--- START OF INFORMATION SUPPLIED ---
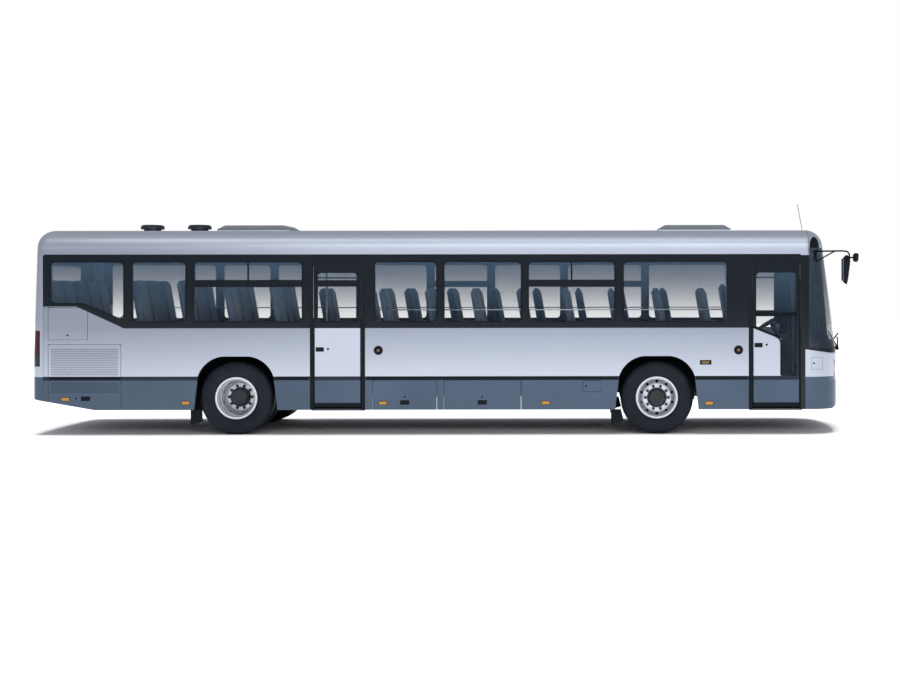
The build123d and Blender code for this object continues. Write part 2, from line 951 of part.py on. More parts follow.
for x in doors.values():
    for i in range(step_count):
        y0 = -inner_y + i * step_run
        y1 = y0 + step_run
        top_z = tread_z + i * step_rise
        riser_top = top_z + step_rise if i < step_count - 1 else floor_z
        floor_parts.append(block(x, x + door_width, y0, y1, top_z - step_sheet, top_z))
        floor_parts.append(block(x, x + door_width, y1 - step_sheet, y1, top_z, riser_top))
    for wall_x in (x - step_sheet, x + door_width):
        wall_x1 = wall_x + step_sheet
        floor_parts.append(block(wall_x, wall_x1, -inner_y, well_y, tread_z - step_sheet, floor_z))
podium_top_z = floor_z + podium_height
podium_x1 = middle_door_x0 - podium_door_gap
rear_box_x0 = rear_axle_x - wheel_box_half_length
rear_box_x1 = rear_axle_x + wheel_box_half_length
floor_parts.append(block(deck_x0, rear_box_x0, -inner_y, inner_y, floor_z, podium_top_z))
floor_parts.append(
    block(rear_box_x0, rear_box_x1, -wheel_box_inner_y, wheel_box_inner_y, floor_z, podium_top_z)
)
floor_parts.append(block(rear_box_x1, podium_x1, -inner_y, inner_y, floor_z, podium_top_z))
platform_z = floor_z + driver_platform_height
platform_x0 = driver_x0 - platform_lead
floor_parts.append(block(platform_x0, deck_x1 - dash_depth, platform_inner_y, inner_y, floor_z, platform_z))
floor = solids_of(*[part & inner_body for part in floor_parts])
save(floor, "floor")
save(solids_of(*wheel_boxes), "wheel_boxes")

# Mud flaps hang behind each wheel from its box
flaps = []
for axle_x in (rear_axle_x, front_axle_x):
    for side in (-1, 1):
        x = axle_x - wheel_box_half_length
        y_in = side * mud_flap_inner_y
        y_out = side * inner_y
        flap = block(x, x + mud_flap_sheet, min(y_in, y_out), max(y_in, y_out), mud_flap_low_z, skirt_z)
        web_y = side * (inner_y - mud_flap_sheet)
        web = outline(
            [
                (x, mud_flap_low_z),
                (x + mud_flap_web_low, mud_flap_low_z + mud_flap_web_rise),
                (x + mud_flap_web_high, skirt_z),
                (x, skirt_z),
            ]
        )
        flaps.append(flap + side_prism(web, min(web_y, y_out), max(web_y, y_out)))
save(solids_of(*flaps), "mud_flaps")

# Frame: two rails joined by cross members
frame_x0 = rear_tip_x + frame_rear_gap
frame_x1 = front_tip_x - frame_front_gap
frame_z1 = floor_z - floor_thickness
frame_z0 = frame_z1 - rail_depth
frame = None
for side in (-1, 1):
    y0 = min(side * rail_y, side * (rail_y - rail_thickness))
    rail = block(frame_x0, frame_x1, y0, y0 + rail_thickness, frame_z0, frame_z1)
    frame = rail if frame is None else frame + rail
for i in range(cross_member_count):
    x = frame_x0 + i * (frame_x1 - frame_x0 - cross_member_width) / (cross_member_count - 1)
    member_z0 = frame_z1 - rail_depth * cross_member_share
    frame += block(x, x + cross_member_width, -rail_y, rail_y, member_z0, frame_z1)
for side in (-1, 1):
    y0 = min(side * rail_y, side * (rail_y - rail_thickness))
    pad_x1 = jack_pad_length / 2
    frame += block(-pad_x1, pad_x1, y0, y0 + rail_thickness, frame_z0 - jack_pad_depth, frame_z0)
engine_x0 = rear_tip_x + engine_tail_gap
engine_x1 = engine_x0 + engine_length
engine_inner_y = rail_y - rail_thickness
frame -= block(
    engine_x0 - seat_gap,
    engine_x1 + seat_gap,
    -engine_inner_y,
    engine_inner_y,
    frame_z0,
    frame_z1,
)
save(frame, "frame")
save(
    block(engine_x0, engine_x1, seat_gap - engine_inner_y, engine_inner_y - seat_gap, engine_low_z, frame_z1),
    "engine",
)
tank_x0 = front_axle_x - tank_behind_axle
save(
    fillet(
        block(
            tank_x0,
            tank_x0 + tank_length,
            -inner_y,
            tank_depth - inner_y,
            frame_z1 - tank_height,
            frame_z1,
        ).edges().filter_by(Axis.X),
        tank_edge_radius,
    ),
    "fuel_tank",
)


# Wheels, tyres, knuckles and axles
def turned(points, centre):
    """Solid turned about the Y axis through a centre, from (radius, y) points."""
    face = make_face(Polyline(*[(centre[0] + r, y, centre[2]) for r, y in points], close=True))
    return revolve(face, Axis(centre, (0, 1, 0)), revolution_arc=360)


def tyre_at(x, y):
    half = tyre_width / 2
    tread_half = half - tyre_shoulder
    points = [
        (rim_radius, y - half + tyre_shoulder),
        (rim_radius + tyre_shoulder, y - half),
        (tyre_radius - 2 * tyre_shoulder, y - half),
        (tyre_radius - shoulder_drop, y - tread_half - shoulder_step),
        (tyre_radius, y - tread_half),
        (tyre_radius, y + tread_half),
        (tyre_radius - shoulder_drop, y + tread_half + shoulder_step),
        (tyre_radius - 2 * tyre_shoulder, y + half),
        (rim_radius + tyre_shoulder, y + half),
        (rim_radius, y + half - tyre_shoulder),
    ]
    return turned(points, (x, 0, tyre_radius))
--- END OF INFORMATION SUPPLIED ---
| EXERCISE TASK |
Repeat the data precisely, line by line.

| SOLUTION TO THE PROBLEM |
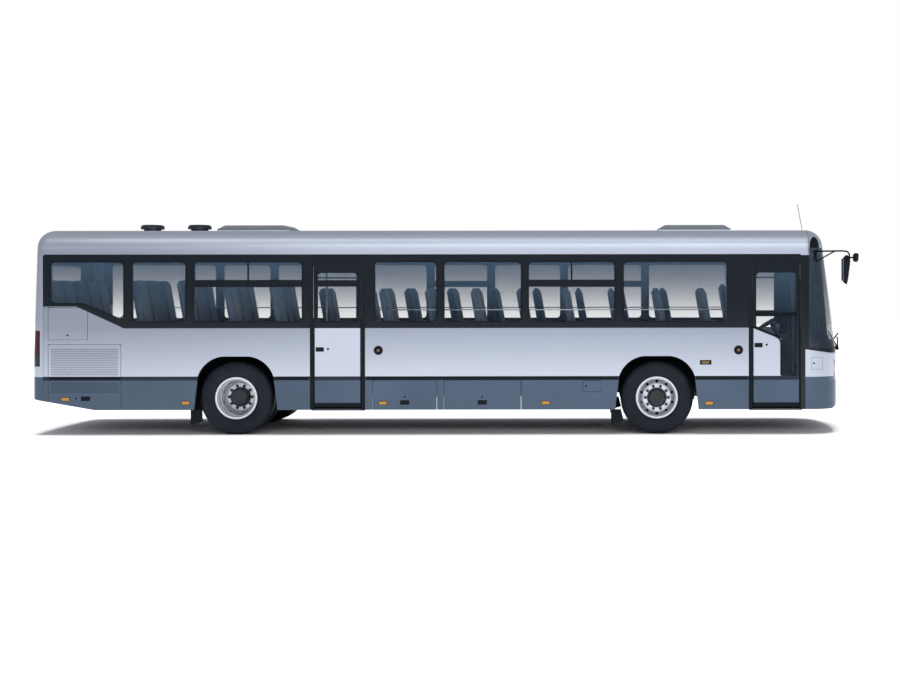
The build123d and Blender code for this object continues. Write part 2, from line 951 of part.py on. More parts follow.
for x in doors.values():
    for i in range(step_count):
        y0 = -inner_y + i * step_run
        y1 = y0 + step_run
        top_z = tread_z + i * step_rise
        riser_top = top_z + step_rise if i < step_count - 1 else floor_z
        floor_parts.append(block(x, x + door_width, y0, y1, top_z - step_sheet, top_z))
        floor_parts.append(block(x, x + door_width, y1 - step_sheet, y1, top_z, riser_top))
    for wall_x in (x - step_sheet, x + door_width):
        wall_x1 = wall_x + step_sheet
        floor_parts.append(block(wall_x, wall_x1, -inner_y, well_y, tread_z - step_sheet, floor_z))
podium_top_z = floor_z + podium_height
podium_x1 = middle_door_x0 - podium_door_gap
rear_box_x0 = rear_axle_x - wheel_box_half_length
rear_box_x1 = rear_axle_x + wheel_box_half_length
floor_parts.append(block(deck_x0, rear_box_x0, -inner_y, inner_y, floor_z, podium_top_z))
floor_parts.append(
    block(rear_box_x0, rear_box_x1, -wheel_box_inner_y, wheel_box_inner_y, floor_z, podium_top_z)
)
floor_parts.append(block(rear_box_x1, podium_x1, -inner_y, inner_y, floor_z, podium_top_z))
platform_z = floor_z + driver_platform_height
platform_x0 = driver_x0 - platform_lead
floor_parts.append(block(platform_x0, deck_x1 - dash_depth, platform_inner_y, inner_y, floor_z, platform_z))
floor = solids_of(*[part & inner_body for part in floor_parts])
save(floor, "floor")
save(solids_of(*wheel_boxes), "wheel_boxes")

# Mud flaps hang behind each wheel from its box
flaps = []
for axle_x in (rear_axle_x, front_axle_x):
    for side in (-1, 1):
        x = axle_x - wheel_box_half_length
        y_in = side * mud_flap_inner_y
        y_out = side * inner_y
        flap = block(x, x + mud_flap_sheet, min(y_in, y_out), max(y_in, y_out), mud_flap_low_z, skirt_z)
        web_y = side * (inner_y - mud_flap_sheet)
        web = outline(
            [
                (x, mud_flap_low_z),
                (x + mud_flap_web_low, mud_flap_low_z + mud_flap_web_rise),
                (x + mud_flap_web_high, skirt_z),
                (x, skirt_z),
            ]
        )
        flaps.append(flap + side_prism(web, min(web_y, y_out), max(web_y, y_out)))
save(solids_of(*flaps), "mud_flaps")

# Frame: two rails joined by cross members
frame_x0 = rear_tip_x + frame_rear_gap
frame_x1 = front_tip_x - frame_front_gap
frame_z1 = floor_z - floor_thickness
frame_z0 = frame_z1 - rail_depth
frame = None
for side in (-1, 1):
    y0 = min(side * rail_y, side * (rail_y - rail_thickness))
    rail = block(frame_x0, frame_x1, y0, y0 + rail_thickness, frame_z0, frame_z1)
    frame = rail if frame is None else frame + rail
for i in range(cross_member_count):
    x = frame_x0 + i * (frame_x1 - frame_x0 - cross_member_width) / (cross_member_count - 1)
    member_z0 = frame_z1 - rail_depth * cross_member_share
    frame += block(x, x + cross_member_width, -rail_y, rail_y, member_z0, frame_z1)
for side in (-1, 1):
    y0 = min(side * rail_y, side * (rail_y - rail_thickness))
    pad_x1 = jack_pad_length / 2
    frame += block(-pad_x1, pad_x1, y0, y0 + rail_thickness, frame_z0 - jack_pad_depth, frame_z0)
engine_x0 = rear_tip_x + engine_tail_gap
engine_x1 = engine_x0 + engine_length
engine_inner_y = rail_y - rail_thickness
frame -= block(
    engine_x0 - seat_gap,
    engine_x1 + seat_gap,
    -engine_inner_y,
    engine_inner_y,
    frame_z0,
    frame_z1,
)
save(frame, "frame")
save(
    block(engine_x0, engine_x1, seat_gap - engine_inner_y, engine_inner_y - seat_gap, engine_low_z, frame_z1),
    "engine",
)
tank_x0 = front_axle_x - tank_behind_axle
save(
    fillet(
        block(
            tank_x0,
            tank_x0 + tank_length,
            -inner_y,
            tank_depth - inner_y,
            frame_z1 - tank_height,
            frame_z1,
        ).edges().filter_by(Axis.X),
        tank_edge_radius,
    ),
    "fuel_tank",
)


# Wheels, tyres, knuckles and axles
def turned(points, centre):
    """Solid turned about the Y axis through a centre, from (radius, y) points."""
    face = make_face(Polyline(*[(centre[0] + r, y, centre[2]) for r, y in points], close=True))
    return revolve(face, Axis(centre, (0, 1, 0)), revolution_arc=360)


def tyre_at(x, y):
    half = tyre_width / 2
    tread_half = half - tyre_shoulder
    points = [
        (rim_radius, y - half + tyre_shoulder),
        (rim_radius + tyre_shoulder, y - half),
        (tyre_radius - 2 * tyre_shoulder, y - half),
        (tyre_radius - shoulder_drop, y - tread_half - shoulder_step),
        (tyre_radius, y - tread_half),
        (tyre_radius, y + tread_half),
        (tyre_radius - shoulder_drop, y + tread_half + shoulder_step),
        (tyre_radius - 2 * tyre_shoulder, y + half),
        (rim_radius + tyre_shoulder, y + half),
        (rim_radius, y + half - tyre_shoulder),
    ]
    return turned(points, (x, 0, tyre_radius))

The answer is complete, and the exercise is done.